As even noncompetitive athletes become the beneficiaries of these huge advancements in performance technology, it’s likely that more and more people will feel the pressure to opt in and compete to the best of their ability. Even if you’re not going for gold, the temptation to maximize your own output—to finish with the best possible time, full stop—will be too tempting to resist. Running without supershoes might eventually seem like playing basketball in jeans: possible, but severely limiting. And no one wants to impose an unnecessary limit.

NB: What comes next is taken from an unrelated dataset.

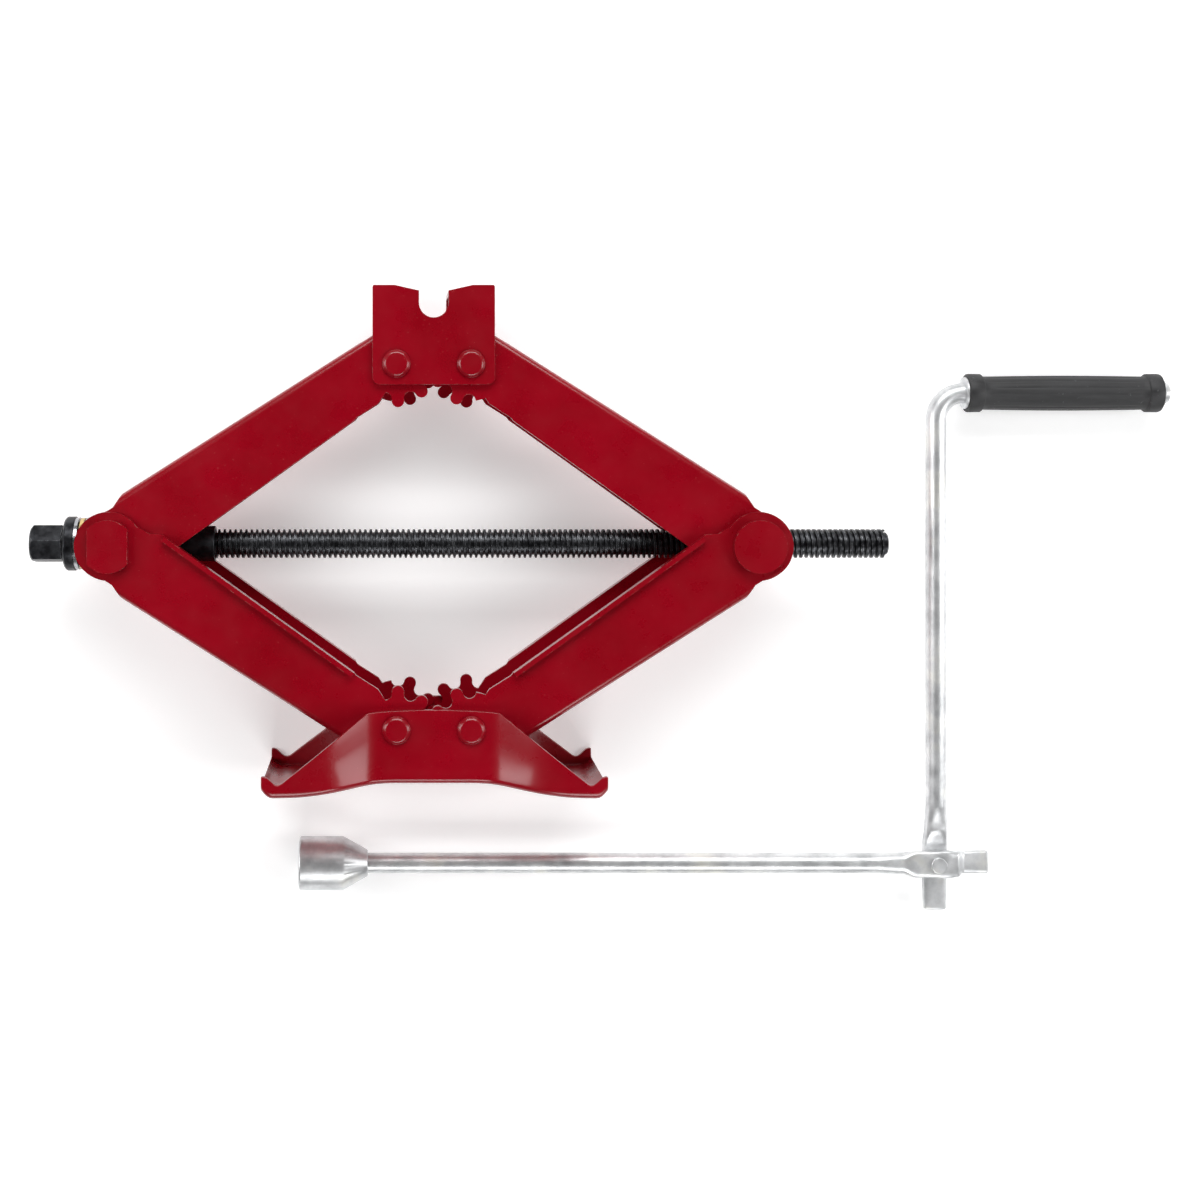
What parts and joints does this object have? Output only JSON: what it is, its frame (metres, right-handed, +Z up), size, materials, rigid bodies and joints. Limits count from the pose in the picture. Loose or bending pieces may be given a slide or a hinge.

At the same time, as the tech keeps getting better, it begs the question: Is there a limit to the change? Will, at some point, the efficiency of the shoes overshadow the natural skills of the runners? Will marathon running become simply a race between shoe companies? There might be a time in the future when supershoes or their next logical iterations will be limited in professional races, if not banned entirely, the way that super-suits were banned in professional swimming. It’s an arms race for the time being. We’ll have to keep watching to see if it turns into an all-out war.